O Globo
É muito provável que a visão dominante entre
as big techs conte com uma futura impossibilidade da vida na Terra
A coalizão das big techs com o governo Trump
é um tema inesgotável. Estava precisamente pensando nelas quando estourou o
caso da DeepSeek, startup chinesa que fez as empresas de tecnologia dos Estados Unidos e
da Europa perderem US$ 1 trilhão em valor de mercado porque demonstrou que pode
fazer mais na inteligência artificial com menos dinheiro.
A empresa chinesa tem seus pontos
vulneráveis, e um deles é não responder a questões políticas proibidas pelo
Partido Comunista. Mas não deixa de ser um incentivo para os que têm condições
de buscar um caminho autônomo.
Quando aconteceu esse pequeno terremoto no Vale do Silício, eu refletia sobre uma frase enigmática de Elon Musk na posse de Donald Trump. Ele disse que a conquista de Marte salvaria a civilização. Já mencionei o desejo de Trump pela Groenlândia e cheguei à conclusão de que talvez ele não seja tão negacionista assim. Musk, que produz carros elétricos, conta com a colonização do espaço como alternativa ao nosso planeta.
É muito provável que a visão dominante entre
as big techs conte com a futura impossibilidade da vida na Terra e pense uma
fuga para a frente em duas direções: a colonização do espaço ou um avanço
tecnológico que reformule completamente o planeta e o torne habitável, apesar
de toda a destruição.
Em ambos os casos, os ecologistas que propõem
uma revisão da forma de consumir e produzir são vistos como nostálgicos
retrógrados. Há até intelectuais que consideram a ecologia o novo ópio do povo.
Nessa formulação meio science fiction, não só
o mundo será remodelado pela tecnologia. Ela também ampliará a vida dos seres
humanos e mais adiante os imortalizará, codificando a consciência em
aplicativos para uma eventual reencarnação em corpos sintéticos.
O sonho de recriar um planeta por meio da
tecnologia já foi mencionado por John Gray como uma espécie de solidão radical.
Um exemplo do que nos espera pode ser encontrado no livro de Rachel Carson
“Primavera silenciosa”. Inspirador de muitos ambientalistas, fala da
desaparição dos pássaros numa área contaminada por agrotóxicos.

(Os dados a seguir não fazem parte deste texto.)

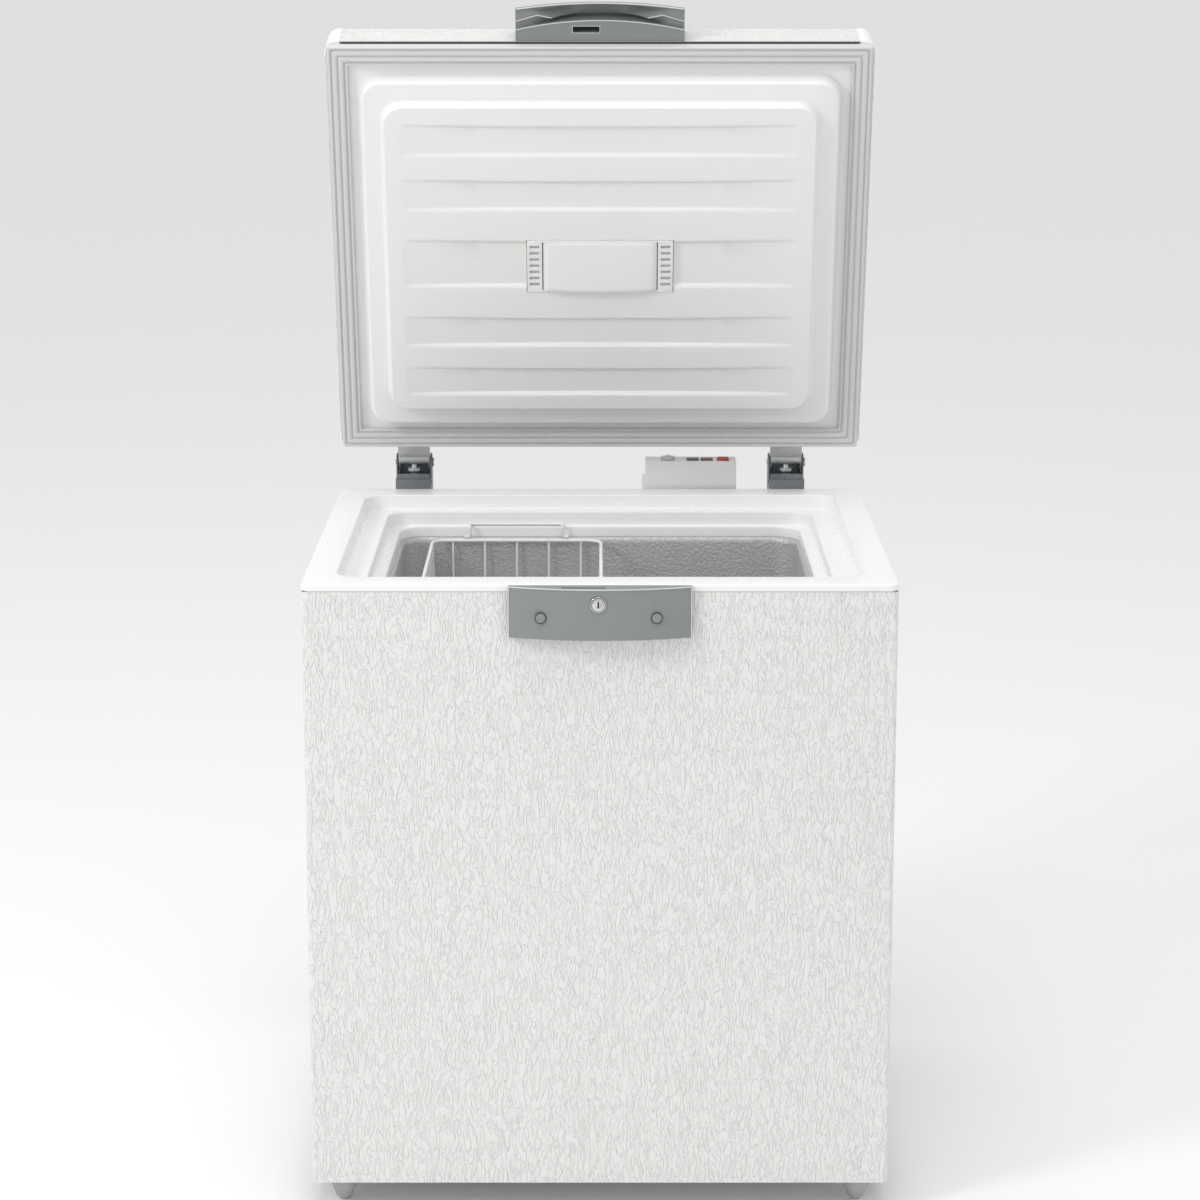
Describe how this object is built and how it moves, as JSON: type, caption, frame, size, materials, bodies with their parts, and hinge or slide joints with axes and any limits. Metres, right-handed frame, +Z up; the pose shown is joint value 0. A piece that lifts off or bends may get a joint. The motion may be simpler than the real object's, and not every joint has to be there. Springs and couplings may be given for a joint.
{
  "type": "chest freezer",
  "caption": "Small chest freezer with an open counterbalanced lid, front lock panel, wire basket and tapered feet.",
  "frame": {"origin": "on the floor under the middle of the whole object with its lid open", "axes": "+Z up, -Y towards the front with the lock, +X to the right seen from the front"},
  "size_m": [0.73, 0.6822, 1.5093],
  "materials": {
    "skin": "embossed satin",
    "moulding": "satin",
    "tub": "stucco embossed",
    "foam": "matte",
    "copper": "satin",
    "zinc": "satin",
    "lock_grey": "satin",
    "chrome": "polished",
    "gasket": "matte",
    "wire": "satin",
    "lens": "satin",
    "bulb": "polished",
    "black": "satin",
    "foot": "matte",
    "green": "gloss",
    "red": "gloss",
    "orange": "gloss"
  },
  "bodies": {
    "cabinet": {"cabinet_shell": "skin", "back_panel": "zinc", "base_tray": "zinc", "cabinet_foam": "foam", "rim_frame": "moulding", "inner_tub": "tub", "evaporator_coil": "copper", "condenser_coil": "copper", "drain_tube": "moulding", "foot_front_left": "foot", "foot_front_right": "foot", "foot_rear_left": "foot", "foot_rear_right": "foot", "lock_panel": "lock_grey", "lock_bezel": "chrome", "screw_cap_left": "lock_grey", "screw_cap_right": "lock_grey", "control_box": "moulding", "run_lamp": "green", "alarm_lamp": "red", "compressor": "black", "compressor_rail": "zinc", "terminal_cover": "black", "filter_drier": "copper", "suction_pipe": "copper", "discharge_pipe": "copper", "side_grille": "moulding", "rear_cover": "zinc", "cord_gland": "black", "hinge_bracket_left": "zinc", "hinge_pin_left": "chrome", "hinge_spring_left": "zinc", "hinge_bracket_right": "zinc", "hinge_pin_right": "chrome", "hinge_spring_right": "zinc"},
    "lid": {"lid_skin": "skin", "lid_foam": "foam", "lid_liner": "moulding", "lid_gasket": "gasket", "lid_cap_front_left": "moulding", "lid_cap_front_right": "moulding", "lid_cap_rear_left": "moulding", "lid_cap_rear_right": "moulding", "lid_handle": "lock_grey", "lamp_housing": "moulding", "lamp_lens": "lens", "lamp_bulb": "bulb", "hinge_leaf_left": "zinc", "hinge_leaf_right": "zinc"},
    "lock_barrel": {"lock_plug": "chrome", "lock_cam": "zinc", "lock_nut": "zinc"},
    "thermostat": {"thermostat_knob": "moulding"},
    "fast_freeze": {"fast_freeze_key": "orange"},
    "basket": {"basket": "wire", "basket_handle_front": "wire", "basket_handle_rear": "wire"},
    "drain_plug": {"drain_plug": "moulding"},
    "plunger_left": {"hinge_plunger_left": "zinc"},
    "plunger_right": {"hinge_plunger_right": "zinc"}
  },
  "joints": [
    {"name": "lid_hinge", "type": "hinge", "parent": "cabinet", "child": "lid", "pos_m": [0, 0.31292, 0.847], "axis": [-1, 0, 0], "range_deg": [-75, 5]},
    {"name": "lock_turn", "type": "hinge", "parent": "cabinet", "child": "lock_barrel", "pos_m": [-0.002, -0.33008, 0.796], "axis": [0, 1, 0], "range_deg": [0, 80]},
    {"name": "thermostat_turn", "type": "hinge", "parent": "cabinet", "child": "thermostat", "pos_m": [0.096, 0.30292, 0.853], "axis": [0, 0, 1], "range_deg": [-280, 0]},
    {"name": "fast_freeze_rock", "type": "hinge", "parent": "cabinet", "child": "fast_freeze", "pos_m": [0.174, 0.30192, 0.853], "axis": [1, 0, 0], "range_deg": [-5, 5]},
    {"name": "basket_slide", "type": "slide", "parent": "cabinet", "child": "basket", "axis": [1, 0, 0], "range_m": [-0.03, 0.26]},
    {"name": "drain_plug_pull", "type": "slide", "parent": "cabinet", "child": "drain_plug", "axis": [0, 0, 1], "range_m": [0, 0.05]},
    {"name": "plunger_left_slide", "type": "slide", "parent": "cabinet", "child": "plunger_left", "axis": [0, 0, 1], "range_m": [-0.0125, 0.001], "deforming": ["hinge_spring_left"]},
    {"name": "plunger_right_slide", "type": "slide", "parent": "cabinet", "child": "plunger_right", "axis": [0, 0, 1], "range_m": [-0.0125, 0.001], "deforming": ["hinge_spring_right"]}
  ],
  "couplings": [
    {"joint": "plunger_left_slide", "follows": "lid_hinge", "m_per_rad": 0.009301},
    {"joint": "plunger_right_slide", "follows": "lid_hinge", "m_per_rad": 0.009301}
  ]
}
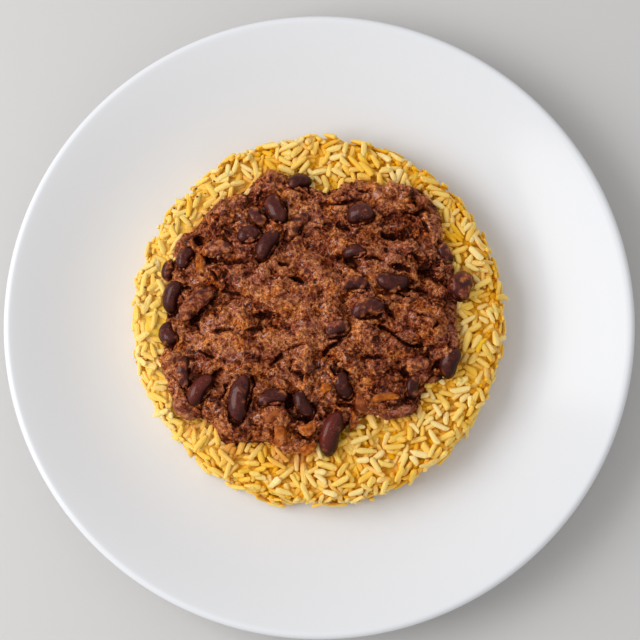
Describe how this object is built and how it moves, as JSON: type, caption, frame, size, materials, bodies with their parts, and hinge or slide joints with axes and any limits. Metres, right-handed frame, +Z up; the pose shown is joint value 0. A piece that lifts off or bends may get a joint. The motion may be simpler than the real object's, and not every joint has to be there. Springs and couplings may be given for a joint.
{
  "type": "plate of chili over rice",
  "caption": "Round bed of yellow rice on a white coupe plate, topped with a heap of dark bean chili, ready to eat.",
  "frame": {"origin": "centre of the plate's foot, on the plane the plate stands on", "axes": "+Z up; -Y towards the diner and the picture's lower edge; +X to the picture's right"},
  "size_m": [0.27, 0.27, 0.039],
  "materials": {
    "plate_glaze": "smooth white glaze",
    "yellow_rice": "moist cooked grains, satin",
    "chili_mince": "moist crumbly mince in thick sauce, satin",
    "bean_skin": "smooth moist bean skin, semi-gloss",
    "cooked_vegetable": "soft cooked vegetable in sauce, semi-gloss"
  },
  "bodies": {
    "root": {"bean_black_right": "bean_skin", "bean_dark_left": "bean_skin", "bean_dark_low": "bean_skin", "bean_glossy": "bean_skin", "bean_glossy_mate": "bean_skin", "bean_kidney_flat": "bean_skin", "bean_kidney_front": "bean_skin", "bean_kidney_left": "bean_skin", "bean_knob_right": "bean_skin", "bean_left_covered": "bean_skin", "bean_left_high": "bean_skin", "bean_left_high_back": "bean_skin", "bean_left_low": "bean_skin", "bean_left_mid": "bean_skin", "bean_left_top_covered": "bean_skin", "bean_low_left_edge": "bean_skin", "bean_low_left_red": "bean_skin", "bean_low_left_upright": "bean_skin", "bean_low_right_edge": "bean_skin", "bean_mid_a": "bean_skin", "bean_mid_b": "bean_skin", "bean_mid_c": "bean_skin", "bean_right_edge_high": "bean_skin", "bean_right_low": "bean_skin", "bean_right_mid": "bean_skin", "bean_right_round": "bean_skin", "bean_slant_a": "bean_skin", "bean_slant_b": "bean_skin", "bean_sunk_mid": "bean_skin", "bean_top_edge": "bean_skin", "bean_upper_right": "bean_skin", "bean_wrinkled": "bean_skin", "chili": "chili_mince", "onion_folded": "cooked_vegetable", "onion_slab": "cooked_vegetable", "pepper_bit": "cooked_vegetable", "pepper_left": "cooked_vegetable", "pepper_long": "cooked_vegetable", "plate": "plate_glaze", "rice": "yellow_rice", "tomato_corner": "cooked_vegetable", "tomato_front": "cooked_vegetable", "tomato_skin": "cooked_vegetable", "tomato_sunk": "cooked_vegetable"}
  },
  "joints": []
}
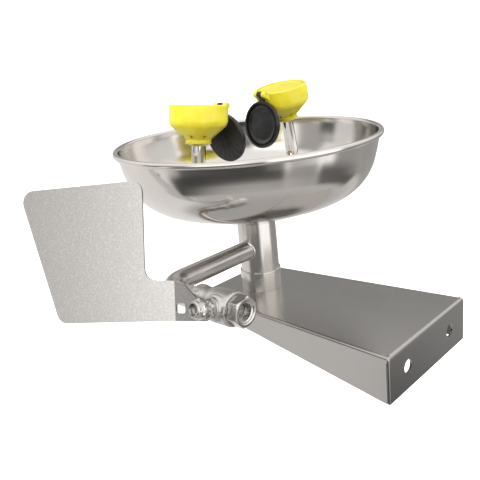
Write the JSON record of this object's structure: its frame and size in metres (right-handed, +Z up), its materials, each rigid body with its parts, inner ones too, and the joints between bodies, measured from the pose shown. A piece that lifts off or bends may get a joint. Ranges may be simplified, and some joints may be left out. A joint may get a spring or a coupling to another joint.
{
  "type": "wall-mounted eyewash station",
  "caption": "Wall-mounted emergency eyewash: steel bowl on a drain column and bracket, flip-cap spray heads, ball valve with a push flag.",
  "frame": {"origin": "middle of the two wall holes, on the bracket's wall face", "axes": "+Y into the wall, +Z up, +X to the user's right when facing the wall, where the valve and its push flag are"},
  "size_m": [0.3587, 0.344, 0.2603],
  "materials": {
    "bracket_sheet": "satin 2B sheet",
    "polished_steel": "polished",
    "column_steel": "satin polished tube",
    "flag_sheet": "mill finish, fine mottle",
    "cast_steel": "bead-blasted casting",
    "turned_steel": "machined",
    "chromed_tube": "bright chrome",
    "yellow_plastic": "moulded, slight gloss",
    "black_rubber": "moulded, satin",
    "white_seal": "PTFE",
    "gasket_rubber": "flat",
    "screen_steel": "perforated disc"
  },
  "bodies": {
    "stand": {"wall_bracket": "bracket_sheet", "column_sleeve": "column_steel", "drain_column": "column_steel", "column_lock_nut": "turned_steel", "supply_riser": "column_steel", "supply_pipe": "column_steel", "pipe_collar": "column_steel", "bowl": "polished_steel", "drain_gasket": "gasket_rubber", "drain_strainer": "screen_steel", "supply_tee": "chromed_tube", "valve_body": "cast_steel", "valve_end_cap": "cast_steel", "inlet_seat_ring": "white_seal", "outlet_seat_ring": "white_seal", "stem_packing": "white_seal", "gland_nut": "turned_steel", "right_head_arm": "chromed_tube", "right_head_cup": "yellow_plastic", "right_flow_screen": "screen_steel", "right_spray_plate": "yellow_plastic", "right_hinge_pin": "turned_steel", "left_head_arm": "chromed_tube", "left_head_cup": "yellow_plastic", "left_flow_screen": "screen_steel", "left_spray_plate": "yellow_plastic", "left_hinge_pin": "turned_steel"},
    "flag": {"push_flag": "flag_sheet", "lock_washer": "turned_steel", "flag_lock_nut": "turned_steel", "valve_stem": "turned_steel", "valve_ball": "turned_steel"},
    "right_cap": {"right_dust_cap": "black_rubber"},
    "left_cap": {"left_dust_cap": "black_rubber"}
  },
  "joints": [
    {"name": "flag_turn", "type": "hinge", "parent": "stand", "child": "flag", "pos_m": [0.1395, -0.119, 0.0695], "axis": [0.9511, 0, 0.309], "range_deg": [0, 90]},
    {"name": "right_cap_hinge", "type": "hinge", "parent": "stand", "child": "right_cap", "pos_m": [0.03099, -0.2065, 0.22554], "axis": [0, 1, 0], "range_deg": [0, 254.2]},
    {"name": "left_cap_hinge", "type": "hinge", "parent": "stand", "child": "left_cap", "pos_m": [-0.03109, -0.20899, 0.22856], "axis": [-0.0775, -0.9969, 0.0123], "range_deg": [0, 254.23]}
  ]
}
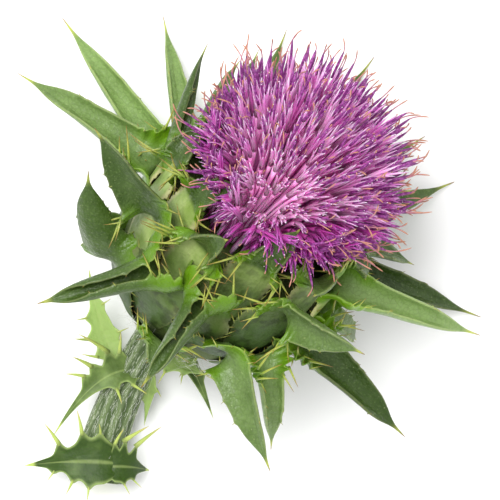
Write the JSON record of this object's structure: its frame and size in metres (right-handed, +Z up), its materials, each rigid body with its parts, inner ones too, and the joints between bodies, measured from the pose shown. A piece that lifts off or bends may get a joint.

Claro que a tecnologia pode reproduzir o
canto dos pássaros, o barulho da chuva e outros artifícios que já existem nos
nossos telefones. Mas alguns problemas decorrem dessa fuga adiante, a produção
desenfreada que esses teóricos veem não só como destino humano, mas também como
base da felicidade.
Um deles é o tempo. A multiplicação de
eventos extremos, o crescente número de refugiados do clima, os problemas de
saúde e alimentação que decorrem do aquecimento — tudo isso não pode esperar
uma utopia duvidosa do sonho de consumo ilimitado. Estou apenas alinhando a
existência dessas posições para acentuar que nem sempre estamos lidando com
negacionistas do tipo Jair Bolsonaro.
Muito possivelmente, os ventos do Norte nos
trazem uma nova concepção a discutir, segundo a qual o aquecimento existe, mas
é preciso produzir e esgotar os recursos planetários porque a tecnologia
encontrará resposta, e uma fração da humanidade sobreviverá não só para
desfrutar esse futuro solitário ou, como alternativa, se mudar para Marte.
É importante registrar que um setor da
esquerda também adota uma teoria da aceleração. Ele combate os ambientalistas
com o argumento de que é preciso acelerar o capitalismo em busca de uma
alternativa. Frear a desgovernada máquina do crescimento econômico apenas nos
prenderia ao passado, fantasioso e injusto.
Minha intuição a partir da frase de Musk e do
interesse de Trump pela Groenlândia é que estamos diante de políticas que, de
certa forma, foram antecipadas pela teoria, sobretudo nos Estados Unidos.
*Uma análise brilhante dessas correntes de
pensamento encontra-se no livro dos brasileiros Déborah Danowski e Eduardo
Viveiros de Castro “Há mundo por vir?”